Now, evidence points to the same problem with video, raising questions for advertisers about whether they’re allocating the right amount of spend to platforms like Facebook. More than two-thirds of U.S. marketers now run video ads on Facebook, according to eMarketer.
Agency executives and observers varied in their responses to the viewability shortfalls. One exec said advertisers will need to combine as a collective force to successfully challenge Facebook on these metrics.
“There are numerous and often-confusing messages advertisers can be presented with on the merits of different types of media,” said Alex Tait, founder of Entropy Consulting and former Unilever director. “To make informed and fact-based planning decisions, third-party verification is essential. It stops media owners from marking their own homework but also allows a logical approach to audiovisual-neutral planning for video.”
Others expressed resignation. One agency exec said they haven’t dug into Facebook’s viewability rates because clients either haven’t requested it or don’t want to pay the additional cost for the auditing. “Even with third-party ad viewability, what can be done about it?” said a different agency exec. “The only option is to not invest in Facebook or social. But social plays such a huge role in digital strategy that it would be a massive step for brands to make that kind of decision.”
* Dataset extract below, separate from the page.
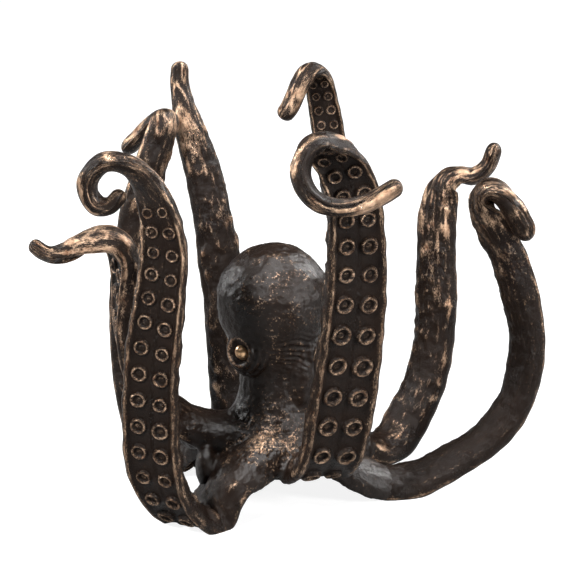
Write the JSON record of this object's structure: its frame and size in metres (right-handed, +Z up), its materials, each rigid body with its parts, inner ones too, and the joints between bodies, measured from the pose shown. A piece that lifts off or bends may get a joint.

Still others said it’s naive to expect viewability to be high on a platform like Facebook and that viewability isn’t necessarily the best way to measure a campaign’s success.
“The numbers can be low but actually just reflect how Facebook works as a platform,” said an agency exec. “The best way to use it is to reach large audiences with something. If you’re obsessed with viewability, you can buy it in a way where you’re getting guaranteed views, which improves those numbers, though it ends up costing more and driving worse business results. If you just buy on the basis of maximizing impressions, you may well get 15 to 20 to 30 percent sort-of viewability. Looks awful on paper. Still works well in reality.”